Understanding Transformers from first principles

The transformer is, at heart, a remarkably simple idea that scaled further than almost anyone expected. Strip away the engineering and you are left with a single repeated motif: every token gets to look at every other token, decide what is relevant, and update its own representation accordingly. Everything else is bookkeeping.

This piece walks the architecture from the ground up — not as a list of layers to memorize, but as a sequence of decisions, each one solving a concrete problem left over from the last. If you have read the paper and still feel like the intuition slipped through your fingers, start here.

The setup

Before attention, sequence models processed tokens one at a time, carrying state forward through a recurrence. That serial dependency was the bottleneck: it made training slow and long-range relationships fragile. The transformer's wager was that you could drop recurrence entirely and let attention do the work in parallel.

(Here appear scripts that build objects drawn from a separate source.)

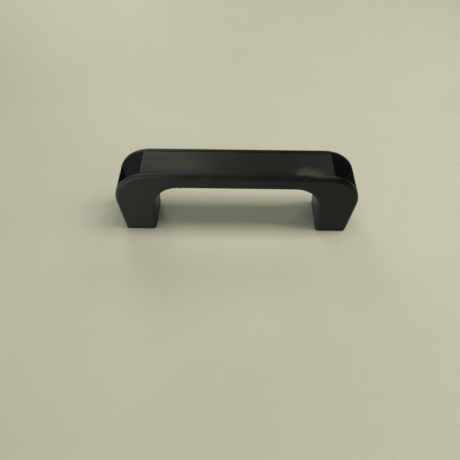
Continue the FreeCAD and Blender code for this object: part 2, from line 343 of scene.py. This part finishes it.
# %% Dust that settles low down
def make_dust():
    """A mask of upward faces below Ceiling, in loose drifts."""
    tree, given, result = new_group("settled_dust", [("Ceiling", FLOAT, 0.05)], [("Mask", FLOAT)])
    where = add(tree, "ShaderNodeTexCoord")
    up = add(tree, "ShaderNodeSeparateXYZ", {"Vector": where.outputs["Normal"]}).outputs["Z"]
    height = add(tree, "ShaderNodeSeparateXYZ", {"Vector": where.outputs["Object"]}).outputs["Z"]
    level = between(tree, up, 0.35, 0.95)
    ceiling = given.outputs["Ceiling"]
    deep = between(tree, height, ceiling, maths(tree, "SUBTRACT", ceiling, 3 * MM))
    drifts = add(tree, "ShaderNodeTexNoise", {"Vector": where.outputs["Object"], "Scale": 260.0,
                                              "Detail": 6.0}).outputs["Fac"]
    lying = maths(tree, "MULTIPLY", level, deep)
    feed(tree, result.inputs["Mask"], maths(tree, "MULTIPLY", lying, between(tree, drifts, 0.3, 0.7)))
    return tree


dust = make_dust()
print("shared effects:", [group.name for group in bpy.data.node_groups])


# %% Placing an effect in a material
def new_material(name):
    """A material with a bare Principled shader, its tree and the shader."""
    material = bpy.data.materials.new(name)
    material.use_nodes = True
    return material, material.node_tree, material.node_tree.nodes["Principled BSDF"]


def effect(tree, group, **values):
    """Place a shared group with its own values. Returns its only output."""
    node = tree.nodes.new("ShaderNodeGroup")
    node.node_tree = group
    for name, setting in values.items():
        node.inputs[name].default_value = setting
    return node.outputs[0]


def scaled_sum(tree, base, *parts):
    """base + mask * amount + mask * amount ..., kept from 0 to 1."""
    total = base
    for mask, amount in parts:
        total = maths(tree, "MULTIPLY_ADD", mask, amount, total, clamp=True)
    return total


def bump(tree, shader, height, depth):
    """Lay a height over the surface: depth is in metres from the lowest to the highest point."""
    node = add(tree, "ShaderNodeBump", {"Height": height, "Distance": depth, "Strength": 1.0})
    feed(tree, shader.inputs["Normal"], node.outputs["Normal"])


# %% [markdown]
# ## Black satin plastic
# The handle is moulded in black glass-filled plastic. The mould was spark-eroded, which leaves a
# fine matt grain. Hands polish the front and back roundings, so there the plastic is a little
# smoother and paler, and a greasy film dulls and clears the flat faces in slow clouds.

# %% Soft patch
RAGGED = 1.1         # how much the noise pushes a patch's edge in and out
PATCH_EDGE = 1.70    # nothing beyond this many reaches, noise included
PATCH_HEART = 0.70   # full strength within this many


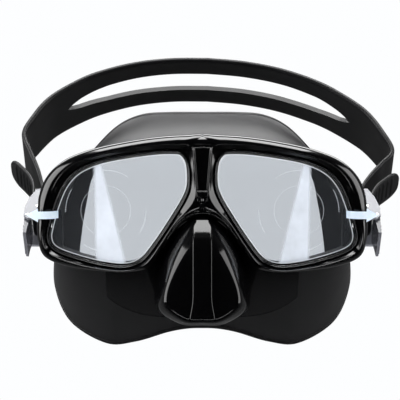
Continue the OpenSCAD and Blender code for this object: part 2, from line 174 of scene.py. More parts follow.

Much of the modern literature traces back to one short, dense paper. It is worth keeping its claims in view as a reference point.

How attention works

Every token is projected into three vectors: a query, a key, and a value. The query asks a question, keys advertise what each token offers, and values carry the content to be mixed. Relevance is just the dot product of a query against every key.

Scaled dot-product

Raw dot products grow with dimension, and large values push softmax toward a one-hot spike with vanishing gradients. The fix is a single scalar: divide by the square root of the key dimension before the softmax. Small, almost trivial — and load-bearing.

Quick check

In scaled dot-product attention, the query–key dot product is divided by what before the softmax?

Multi-head attention

One attention pattern can only express one notion of relevance. Running several in parallel — each with its own projections — lets the model track syntax in one head, coreference in another, and position in a third, then concatenate the results. Capacity for almost no extra serial cost.

Scaling in practice

The architecture's real gift is that it scales cleanly. Add layers, widen the model, feed more data, and quality improves along a predictable curve. The headaches that remain are practical: memory that grows with the square of sequence length, and the engineering to keep thousands of accelerators busy.

Most production work, then, is not about reinventing attention. It is about quantization, caching, batching, and retrieval — the unglamorous layer that turns a research result into something that answers a request in under a second.

Common pitfalls

The most expensive mistakes are rarely in the model. They are in the evaluation. A number that looks too good usually is — and the gap between an offline metric and live behavior is where most teams quietly lose weeks.

Quick check

Offline eval accuracy sits far above live production performance. The most likely culprit is…

Closing thoughts

If there is one thing to carry away, it is that the transformer rewards understanding over memorization. The pieces are few and the logic between them is tight. Once the motif clicks — attend, weight, mix — the rest of the field reads like variations on a theme.